The extra low-pass pole of R98 and C35 is set above the gain crossing to avoid impacting the phase margin, but it still helps prevent sudden changes in frequency. The output of the filter is buffered with a MOSFET so that the oscillator doesn’t discharge the loop filter capacitors. There is also a 1µF capacitor on the control signal near the oscillator.
This is a screenshot of the control voltage as the PLL locks to a
newly-applied 1Hz reference signal. It overshoots some, but it gets a
pretty good lock in about 20 seconds. After letting it run for a minute
or so, the tuner app on my phone shows the output oscillating (in time
with the 1Hz reference) within about ±0.15Hz of 440Hz. Which is ±340ppm,
but not too bad.
Lock detect

When the loop achieves phase lock, neither the UP nor the DOWN signals will be on for a long time, so a NOR gate with a big filter provides an analog lock detect. A comparator turns on the LED when the lock detect signal rises high enough. The gain of the comparator isn’t very large and the input rises very slowly, so the LED still fades in and out visibly.
Sine wave filter

Since this PLL is designed for only a single frequency, an easy way to get a clean sine wave is to aggressively filter the square wave output. I used a 3rd-order Chebyshev low-pass filter, designed with the help of TI’s Webench filter design tool. The first stage is an RC low-pass, with the resistor split into a divider to achieve the best offset and amplitude for the succeeding stages. After a buffer, a Sallen-Key filter provides two additional poles. The result is a pretty clean sine wave to be fed to the amplifier.
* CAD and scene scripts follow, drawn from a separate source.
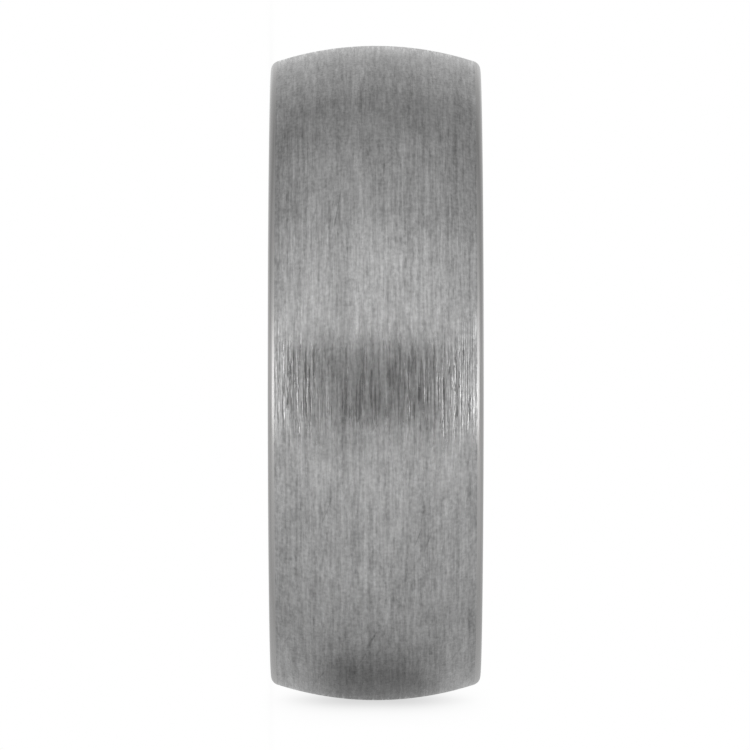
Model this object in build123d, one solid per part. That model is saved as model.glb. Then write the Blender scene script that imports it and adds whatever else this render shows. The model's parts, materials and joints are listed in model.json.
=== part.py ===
from build123d import *
import math
import os

# A plain wedding band with a domed outer face and a comfort-fit finger hole, turned from one bar
# of titanium. Millimetres, +Z up.
#
# The band lies flat on one flank, as it does on a table, so the finger passes along Z. The origin
# is the centre of the finger hole. It is one piece of metal, so it is one node, turned about Z
# from one cross-section. The section's own coordinates are r, the distance from the finger's
# axis, and z, along the band's width.

# Driving sizes.
finger_diameter = 18.14  # US ring size 8, at the narrowest part of the hole
band_width = 7.0  # from flank to flank
crown_wall = 1.90  # wall at the middle of the band, where it is thickest
dome_radius = 10.7  # of the arc that crowns the outer surface, seen in section
outer_edge_round = 0.30  # where the dome turns into a flank
land_width = 3.4  # the straight part of the finger hole, at its middle
flare_depth = 0.24  # how far the hole opens out from the land to its mouth
mouth_round = 0.25  # where the flare turns into a flank

# Sizes that follow from them.
half_width = band_width / 2
half_land = land_width / 2
land_radius = finger_diameter / 2
crown_radius = land_radius + crown_wall
dome_drop = dome_radius - math.sqrt(dome_radius**2 - half_width**2)
shoulder_radius = crown_radius - dome_drop
flare_run = half_width - half_land
flare_radius = (flare_run**2 + flare_depth**2) / (2 * flare_depth)
mouth_radius = land_radius + flare_depth


def flare(side):
    """The arc that opens the hole towards one mouth. It leaves the land without a corner."""
    sweep = math.asin(flare_run / flare_radius)
    points = []
    for part_way in (0, 0.5, 1):
        angle = sweep * part_way
        r = land_radius + flare_radius * (1 - math.cos(angle))
        z = half_land + flare_radius * math.sin(angle)
        points.append((r, side * z))
    return ThreePointArc(*points)


def section():
    """The metal's cross-section, on one side of the finger."""
    with BuildSketch(Plane.XZ) as sketch:
        with BuildLine():
            Line((land_radius, -half_land), (land_radius, half_land))
            for side in (1, -1):
                flare(side)
                Line((mouth_radius, side * half_width), (shoulder_radius, side * half_width))
            ThreePointArc(
                (shoulder_radius, -half_width), (crown_radius, 0), (shoulder_radius, half_width)
            )
        make_face()
        # From the finger's axis outwards the corners are the land's ends, the mouths and the shoulders.
        fillet(sketch.vertices().group_by(Axis.X)[1], mouth_round)
        fillet(sketch.vertices().group_by(Axis.X)[-1], outer_edge_round)
    return sketch.sketch


def band():
    """The whole band: the section turned once round the finger."""
    return revolve(section(), Axis.Z, 360)


def main():
    os.makedirs("parts", exist_ok=True)
    ring = band()
    ring.label = "band"
    export_step(ring, "parts/band.step")
    flank = ring.faces().filter_by(GeomType.PLANE).sort_by(Axis.Z)[-1]
    rims = sorted(edge.radius for edge in flank.edges())
    print(f"outside: {2 * crown_radius:.2f} mm across, {band_width:.2f} mm wide")
    print(f"flat of each flank: {rims[0]:.3f} to {rims[-1]:.3f} mm from the finger's axis")
    print(f"volume: {ring.volume:.1f} mm3")


main()
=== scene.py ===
"""Looks for a plain domed wedding band: its metal, its brushed and polished finishes, and a stage."""

import json
import math

import bmesh
import bpy
from bpy.props import FloatProperty, FloatVectorProperty, IntProperty, PointerProperty
from mathutils import Matrix, Vector


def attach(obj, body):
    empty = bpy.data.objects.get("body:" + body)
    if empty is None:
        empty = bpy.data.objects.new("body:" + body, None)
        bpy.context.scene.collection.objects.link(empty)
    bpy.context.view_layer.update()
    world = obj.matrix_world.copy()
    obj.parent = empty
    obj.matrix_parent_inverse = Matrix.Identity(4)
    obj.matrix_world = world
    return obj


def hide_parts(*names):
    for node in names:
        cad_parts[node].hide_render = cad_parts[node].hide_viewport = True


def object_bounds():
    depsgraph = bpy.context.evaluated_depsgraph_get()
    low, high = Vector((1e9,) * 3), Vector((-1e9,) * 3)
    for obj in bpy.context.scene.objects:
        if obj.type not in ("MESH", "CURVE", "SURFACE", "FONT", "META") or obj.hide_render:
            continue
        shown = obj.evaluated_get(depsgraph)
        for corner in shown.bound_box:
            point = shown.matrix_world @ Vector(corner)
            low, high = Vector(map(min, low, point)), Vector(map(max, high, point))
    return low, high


bl_info = {
    "name": "Wedding band looks",
    "version": (1, 0, 0),
    "blender": (4, 5, 0),
    "location": "View3D > Sidebar > Band",
    "description": "Makes the metal and the finishes of a domed wedding band, and a stage for it",
    "category": "Object",
}

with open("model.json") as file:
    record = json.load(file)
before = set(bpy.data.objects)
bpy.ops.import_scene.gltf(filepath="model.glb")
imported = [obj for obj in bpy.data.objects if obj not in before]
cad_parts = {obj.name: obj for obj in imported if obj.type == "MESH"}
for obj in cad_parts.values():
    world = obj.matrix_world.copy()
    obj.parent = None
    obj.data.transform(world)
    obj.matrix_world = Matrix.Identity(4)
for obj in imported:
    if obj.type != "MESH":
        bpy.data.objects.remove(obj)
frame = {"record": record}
CAD_BOX = [list(corner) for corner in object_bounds()]
BORE = next(m for m in frame["record"]["mounts"] if m["name"] == "finger_hole")

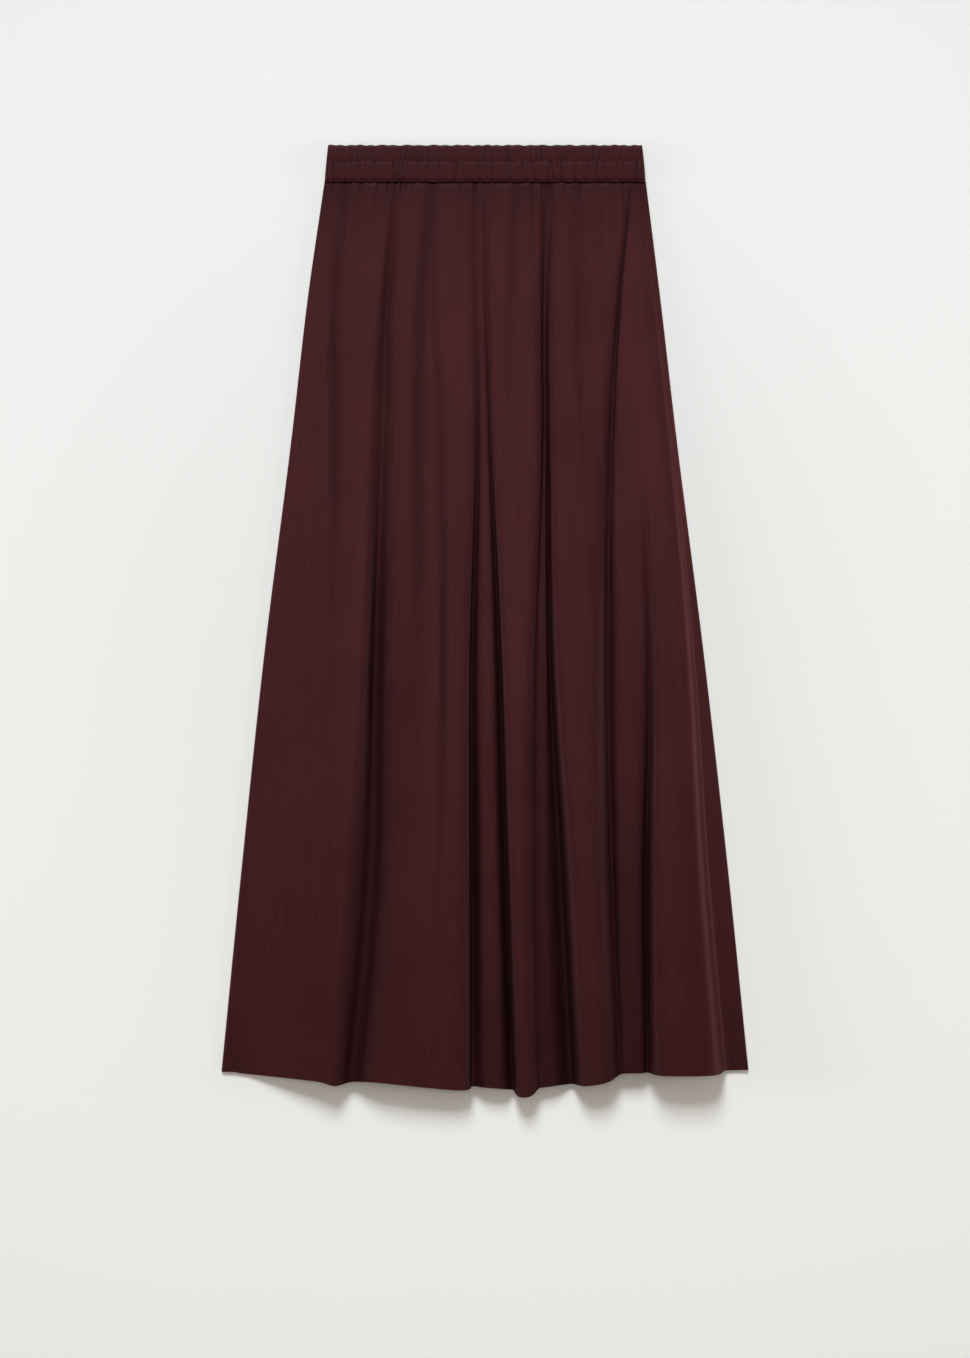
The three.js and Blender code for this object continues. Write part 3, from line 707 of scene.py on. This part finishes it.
def spunThread(name):
    # Polyester sewing thread dyed to the cloth: a touch glossier than it.
    material, tree = newMaterial(name)
    where = addNode(tree, "ShaderNodeTexCoord")
    twist = addNode(tree, "ShaderNodeTexNoise", {"Scale": 900, "Detail": 1}, {"Vector": where.outputs["Object"]})
    tone = addNode(tree, "ShaderNodeValToRGB", links={"Fac": twist.outputs["Fac"]})
    tone.color_ramp.elements[0].color = linearColour(satin["dark"])
    tone.color_ramp.elements[1].color = linearColour(satin["light"])
    shader = addNode(tree, "ShaderNodeBsdfPrincipled", {"Roughness": 0.5, "Specular IOR Level": 0.2},
                     {"Base Color": tone.outputs["Color"]})
    addNode(tree, "ShaderNodeOutputMaterial", links={"Surface": shader.outputs["BSDF"]})
    return material


def seamlessPaper(name):
    # Matt off-white background paper with painted shade: a little greyer where the light is strongest and darker
    # towards the top, so it looks even.
    material, tree = newMaterial(name)
    where = addNode(tree, "ShaderNodeTexCoord")
    along = addNode(tree, "ShaderNodeVectorMath", {"operation": "DOT_PRODUCT", 1: (0.09, -0.6, 0)},
                    {0: where.outputs["Object"]})
    share = addNode(tree, "ShaderNodeMath", {"operation": "ADD", 1: 0.5}, {0: along.outputs["Value"]})
    tone = addNode(tree, "ShaderNodeValToRGB", links={"Fac": share.outputs["Value"]})
    tone.color_ramp.elements[0].color = linearColour(paper["top"])
    tone.color_ramp.elements[1].color = linearColour(paper["bottom"])
    away = addNode(tree, "ShaderNodeVectorMath", {"operation": "LENGTH"}, {0: where.outputs["Object"]})
    pool = addNode(tree, "ShaderNodeMapRange", {
        "interpolation_type": "SMOOTHERSTEP", "From Min": 0, "From Max": paper["poolSize"],
        "To Min": 1 - paper["pool"], "To Max": 1}, {"Value": away.outputs["Value"]})
    colour = addNode(tree, "ShaderNodeVectorMath", {"operation": "SCALE"},
                     {"Vector": tone.outputs["Color"], "Scale": pool.outputs["Result"]})
    shader = addNode(tree, "ShaderNodeBsdfPrincipled", {
        "Roughness": paper["roughness"], "Specular IOR Level": 0.1}, {"Base Color": colour.outputs["Vector"]})
    addNode(tree, "ShaderNodeOutputMaterial", links={"Surface": shader.outputs["BSDF"]})
    return material


skirtSatin = satinViscose("satin_faced_viscose", 1.0)
casingSatin = satinViscose("gathered_satin_casing", 1.3)
thread = spunThread("spun_polyester_thread")
for piece, material, slot, nodes in (
        (frontCloth, skirtSatin, "skirt_cloth", ["front_panel"]),
        (backCloth, skirtSatin, "skirt_cloth", ["back_panel"]),
        (frontBand, casingSatin, "waistband_cloth", ["waistband_front"]),
        (backBand, casingSatin, "waistband_cloth", ["waistband_back"]),
        (frontHemStitches, thread, "skirt_cloth", []),
        (backHemStitches, thread, "skirt_cloth", []),
        (bandStitches[0], thread, "waistband_cloth", []),
        (bandStitches[1], thread, "waistband_cloth", [])):
    piece.data.materials.append(material)
    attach(piece, "root")
    if nodes:
        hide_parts(*nodes)
print("materials set")

surface = {"size": 9000, "drop": 0.3}
half = surface["size"] / 2
corners = np.array([[-half, -half], [half, -half], [half, half], [-half, half]], float)
floorPoints = np.concatenate([corners, np.full((4, 1), -surface["drop"])], 1)
floorPiece = meshPiece("surface", floorPoints, np.array([[0, 1, 2, 3]]))
floorPiece.data.materials.append(seamlessPaper("seamless_paper"))

# The shares in the comments are parts of the light that falls on the middle of the paper.
studio = {
    "ambient": 0.25,
    "ambientColour": "#ffe8cd",  # warm, as the shadows on the paper are
    "key": {"power": 650, "distance": 7, "elevation": 35.5, "turn": -8, "size": 2.4},  # past the waistband, 0.5
    "left side": {"power": 105, "distance": 4, "elevation": 8, "turn": -90, "size": 1},  # low, 0.05
    "right side": {"power": 90, "distance": 4, "elevation": 8, "turn": 90, "size": 1},  # low, 0.04
    "overhead": {"power": 66, "height": 2.4, "y": 0.2, "cone": 50},  # on the upper half, 0.2
    "colour": "#ffffff",
    "keyColour": "#ebf4f8",
}


def addLight(name, kind, strength, colour, place=(0, 0, 0), turn=(0, 0, 0), **settings):
    light = bpy.data.lights.new(name, kind)
    light.energy = strength
    light.color = linearColour(colour)[:3]
    for key, value in settings.items():
        setattr(light, key, value)
    holder = bpy.data.objects.new(name, light)
    holder.location, holder.rotation_euler = place, turn
    bpy.context.scene.collection.objects.link(holder)
    return holder


world = bpy.data.worlds.new("studio")
bpy.context.scene.world = world
world.use_nodes = True
background = world.node_tree.nodes["Background"]
background.inputs["Color"].default_value = linearColour(studio["ambientColour"])
background.inputs["Strength"].default_value = studio["ambient"]
for name in ("key", "left side", "right side"):
    soft = studio[name]
    tilt, turn, away = math.radians(soft["elevation"]), math.radians(soft["turn"]), soft["distance"]
    place = (away * math.cos(tilt) * math.sin(turn), away * math.cos(tilt) * math.cos(turn), away * math.sin(tilt))
    colour = studio["keyColour" if name == "key" else "colour"]
    addLight(name, "AREA", soft["power"], colour, place, (tilt - math.pi / 2, 0, -turn), size=soft["size"])
top = studio["overhead"]
addLight("overhead", "SPOT", top["power"], studio["colour"], (0, top["y"], top["height"]),
         spot_size=math.radians(top["cone"]), spot_blend=1.0, shadow_soft_size=0.4)

view = {
    "distance": 2200,
    "perPixel": 1.05,  # mm of the surface to a pixel of the 970 by 1358 picture
    "centreRow": 679,
    "seamRow": 182,  # the picture's row of the waist seam
}
lens = bpy.data.cameras.new("camera")
lens.sensor_width = 36
lens.lens = 36 * view["distance"] / (1358 * view["perPixel"])
lens.clip_end = 100
camera = bpy.data.objects.new("camera", lens)
middle = seamY - (view["centreRow"] - view["seamRow"]) * view["perPixel"]
camera.location = (0, middle * 0.001, view["distance"] * 0.001)
bpy.context.scene.collection.objects.link(camera)
bpy.context.scene.camera = camera
bpy.context.scene.view_settings.view_transform = "Standard"
bpy.context.scene.view_settings.look = "None"
print("studio and camera set")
The second and third harmonics are 36dB-40dB down from the fundamental. The total harmonic distortion (THD) calculated from the crude FFT below is around 2%-3%.

Audio amplifier

The audio amplifier is a class AB emitter follower design with a driver transistor biased with feedback from the output. I added R94 since the speaker I was using was louder than I expected. The MPSA56 in TO-92 is just because I didn’t have any surface mount PNPs on hand.